__What you have to do__
Answer with one number: the count of lines in this material that hold the word "frame".

+++ Source material

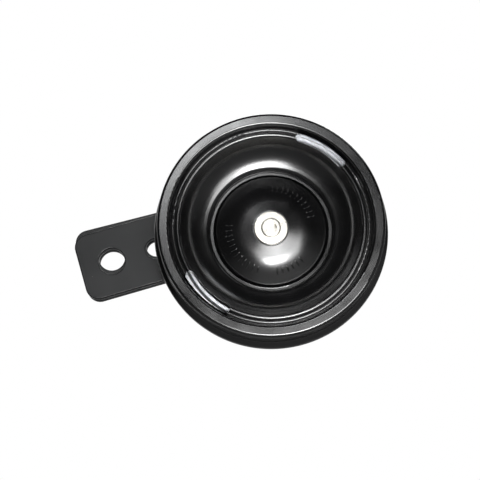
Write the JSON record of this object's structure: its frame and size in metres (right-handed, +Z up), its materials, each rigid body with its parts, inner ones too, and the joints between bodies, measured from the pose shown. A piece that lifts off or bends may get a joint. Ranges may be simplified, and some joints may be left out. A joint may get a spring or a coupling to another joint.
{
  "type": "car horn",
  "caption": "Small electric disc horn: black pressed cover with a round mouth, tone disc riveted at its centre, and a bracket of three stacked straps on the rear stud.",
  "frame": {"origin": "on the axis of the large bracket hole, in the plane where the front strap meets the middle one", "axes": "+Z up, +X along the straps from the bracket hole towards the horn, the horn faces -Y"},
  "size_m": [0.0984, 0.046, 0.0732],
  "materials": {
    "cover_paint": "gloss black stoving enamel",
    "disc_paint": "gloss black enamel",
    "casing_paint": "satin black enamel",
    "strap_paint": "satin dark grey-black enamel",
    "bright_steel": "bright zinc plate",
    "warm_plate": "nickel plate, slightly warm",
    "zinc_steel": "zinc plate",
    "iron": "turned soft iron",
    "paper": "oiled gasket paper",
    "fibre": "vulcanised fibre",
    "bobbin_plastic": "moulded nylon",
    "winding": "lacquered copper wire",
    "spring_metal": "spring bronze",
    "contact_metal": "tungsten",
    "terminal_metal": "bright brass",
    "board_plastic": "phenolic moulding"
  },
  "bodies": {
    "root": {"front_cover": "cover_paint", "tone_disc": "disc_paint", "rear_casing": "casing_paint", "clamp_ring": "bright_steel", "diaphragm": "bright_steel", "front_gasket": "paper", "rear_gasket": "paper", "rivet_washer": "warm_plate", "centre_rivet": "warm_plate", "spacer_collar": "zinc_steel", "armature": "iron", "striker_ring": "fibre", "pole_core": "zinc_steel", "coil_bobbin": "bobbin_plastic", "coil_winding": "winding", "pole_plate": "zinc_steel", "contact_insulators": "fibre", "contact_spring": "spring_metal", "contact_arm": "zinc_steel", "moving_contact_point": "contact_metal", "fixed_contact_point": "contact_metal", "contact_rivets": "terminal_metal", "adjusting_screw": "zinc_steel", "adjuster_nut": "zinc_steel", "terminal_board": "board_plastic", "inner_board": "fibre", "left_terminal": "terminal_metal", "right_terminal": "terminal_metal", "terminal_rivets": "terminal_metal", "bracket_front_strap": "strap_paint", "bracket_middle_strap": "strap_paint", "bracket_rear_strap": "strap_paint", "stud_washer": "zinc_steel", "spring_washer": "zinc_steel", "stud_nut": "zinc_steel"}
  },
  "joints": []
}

++++++

__The solution__
2